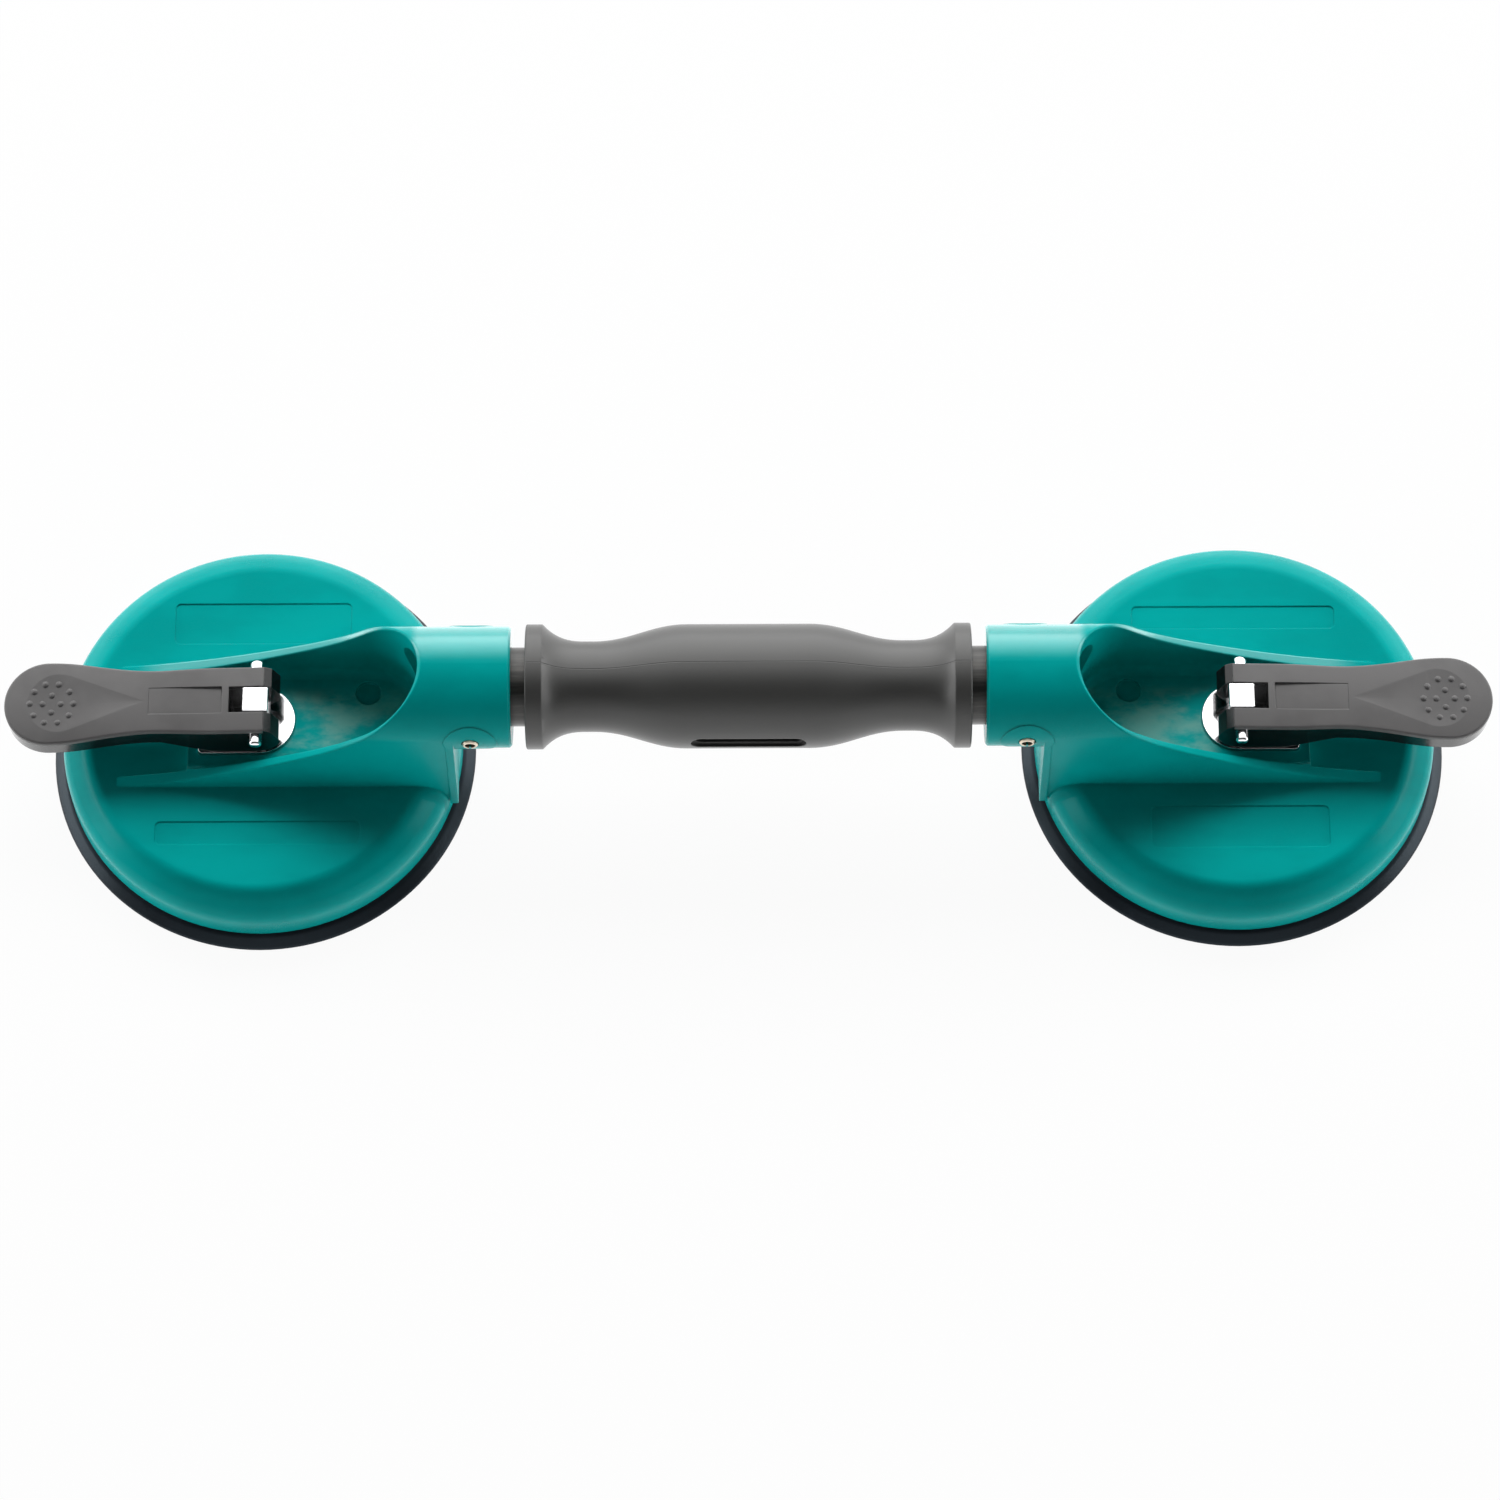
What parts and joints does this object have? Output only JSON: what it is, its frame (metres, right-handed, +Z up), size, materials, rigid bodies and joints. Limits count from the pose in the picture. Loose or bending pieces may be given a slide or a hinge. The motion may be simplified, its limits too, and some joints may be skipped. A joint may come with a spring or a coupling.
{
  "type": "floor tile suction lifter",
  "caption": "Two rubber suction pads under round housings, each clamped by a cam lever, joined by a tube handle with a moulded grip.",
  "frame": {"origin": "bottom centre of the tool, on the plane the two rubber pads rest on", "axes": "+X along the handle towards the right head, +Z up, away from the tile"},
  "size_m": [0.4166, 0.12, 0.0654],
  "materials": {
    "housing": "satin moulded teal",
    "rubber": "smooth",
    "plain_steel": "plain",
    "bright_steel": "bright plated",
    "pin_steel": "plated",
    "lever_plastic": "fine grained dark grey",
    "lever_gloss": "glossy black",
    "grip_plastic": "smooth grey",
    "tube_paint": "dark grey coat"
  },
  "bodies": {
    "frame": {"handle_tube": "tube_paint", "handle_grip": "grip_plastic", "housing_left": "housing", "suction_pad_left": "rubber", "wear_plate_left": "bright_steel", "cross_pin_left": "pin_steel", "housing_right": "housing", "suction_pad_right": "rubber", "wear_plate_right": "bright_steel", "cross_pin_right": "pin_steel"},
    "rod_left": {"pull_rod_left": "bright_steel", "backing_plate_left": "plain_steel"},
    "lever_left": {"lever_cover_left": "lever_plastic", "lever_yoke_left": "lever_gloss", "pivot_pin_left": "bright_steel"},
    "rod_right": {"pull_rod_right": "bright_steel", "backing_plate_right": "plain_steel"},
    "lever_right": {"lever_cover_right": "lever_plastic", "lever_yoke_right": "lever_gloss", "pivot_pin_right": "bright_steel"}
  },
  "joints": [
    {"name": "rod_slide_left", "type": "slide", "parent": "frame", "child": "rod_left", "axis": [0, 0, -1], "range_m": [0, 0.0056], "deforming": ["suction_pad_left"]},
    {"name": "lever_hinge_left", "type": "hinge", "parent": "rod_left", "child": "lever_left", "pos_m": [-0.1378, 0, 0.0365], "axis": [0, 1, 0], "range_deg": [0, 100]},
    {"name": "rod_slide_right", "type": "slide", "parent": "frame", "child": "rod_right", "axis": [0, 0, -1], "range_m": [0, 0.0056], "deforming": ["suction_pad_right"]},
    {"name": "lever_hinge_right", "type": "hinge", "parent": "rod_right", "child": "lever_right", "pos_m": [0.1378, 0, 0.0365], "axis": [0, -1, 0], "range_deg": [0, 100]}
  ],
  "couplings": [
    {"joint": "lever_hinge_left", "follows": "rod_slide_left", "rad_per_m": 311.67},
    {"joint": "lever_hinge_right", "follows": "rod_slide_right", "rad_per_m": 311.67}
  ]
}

◆ WRITTEN REQUEST ◆
Write only the number of lines that include "from".

◆ TASK OUTPUT ◆
2